However, we believe, that
the strong $\mu$ dependence will be reduced 
with the addition the of next to leading order (NLO) calculation, 
and the analysis on the parameters will be more reliable.
Note, that a similar analysis for the decay 
$b\rightarrow s\gamma$ is given in \cite{misiak}, \cite{burasmisiak}. 

In addition, there is another uncertainty due to the different parameter
sets (Table~(\ref{mums})). For set 2 $|A^{+}|^{2}/|A^{-}|^{2}=
0.36$ and for set 1 $|A^{+}|^{2}/|A^{-}|^{2}=0.40$ in the SM and 
in the lowest order of $\alpha_s$.
It follows, that the larger 
$m_{b}$ (smaller $\bar{\Lambda}_{s}$), the larger the ratio.
We further see that having increased $m_{b}$, the ratio 
$|A^{+}|^{2}/|A^{-}|^{2}$ becomes less sensitive to the scale $\mu$. 
This ratio essentially changes when QCD corrections
are taken into account. In the lowest order of $\alpha_s$,  
$A^{+}$ and $A^{-}$ depend both on the one
particle reducible part (IPR), proportional to $C_7^{eff}=C_{7}$ 
and in addition $A^-$ contains the
one particle irreducible part (IPI), proportional to 
$C_2$, see eq.~(\ref{Amplitudes}). If we include
QCD corrections to the considered ratio, the contribution of  $C_7^{eff}$
dominates over the IPI sector and the value of the ratio increases.
This means, that the values of $A^+$ and $A^-$ come close to each other and 
it can be explained as a cancellation of the IPI sector.

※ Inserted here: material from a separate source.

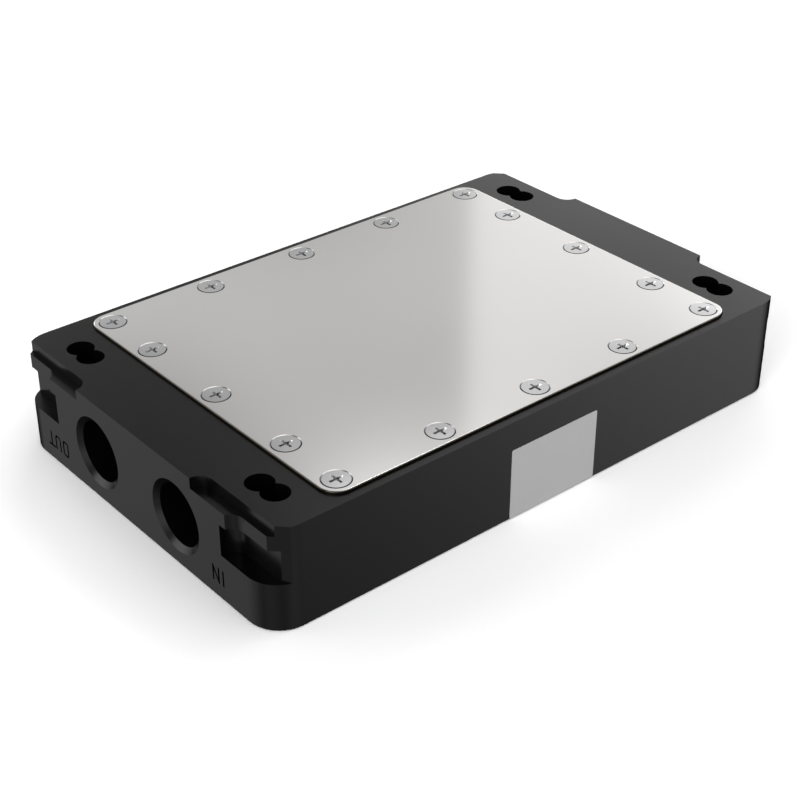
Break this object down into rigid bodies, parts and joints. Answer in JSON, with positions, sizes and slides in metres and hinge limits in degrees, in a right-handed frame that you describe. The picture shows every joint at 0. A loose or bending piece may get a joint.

Now we continue to analyze the $Br$ displayed 
in a series of figures 8-13.
In fig. 8-11, we present the $\frac{m_{t}}{m_{H}}$ and 
$tan\beta$ dependencies of the $Br$. Decreasing $m_{H}$,
the $Br$ increases in model II, however, the behaviour is opposite in
model I. On the other hand the $Br$ is sensitive to small $tan\beta$.
For large values of $tan\beta$ , 
the dependence of the $Br$ on $tan\beta$ becomes weak in model II.
In model I, the 2HDM result almost coincides with the SM one
since the charged Higgs contribution is proportional
to $1/(tan\beta )^2$. 
Similar to the case of $|A^{+}|^2/|A^{-}|^2$, the $Br$ 
is strongly
dependent on the scale $\mu$, see figs~(12-13)). It is enhanced for small
values of $\mu$. For parameter set 3, the lowest order result is
$3.6 \cdot 10^{-7}$ in the SM. It increases up to $6.8 \cdot 10^{-7}$ at 
$\mu=2.5\,\,GeV$. Varying $\mu$ in the range 
$2.5 \, \,{\mbox{GeV}} \leq \mu \leq 10.0 \, \,{\mbox{GeV}}$, 
the $Br$ changes between
$5.0 \cdot 10^{-7} \leq Br \leq 6.9 \cdot 10^{-7}$, and this  gives
an uncertainty 
$\triangle{Br}/Br (\mu=5\,\,{\mbox{GeV}})\approx \pm 30 \%$ 
for the SM. 
For set $1\,\, (2)$, the $Br$ increases up to $1.7 \cdot 10^{-6}$
($1.0 \cdot 10^{-6}$) and the uncertainty is also increases, 
as due to the scale $\mu$ dependence, namely $39\, (35) \,\%$. 
This behaviour of the $Br$ results mainly from 
the $1/\bar{\Lambda}_{s}$  dependence in amplitudes.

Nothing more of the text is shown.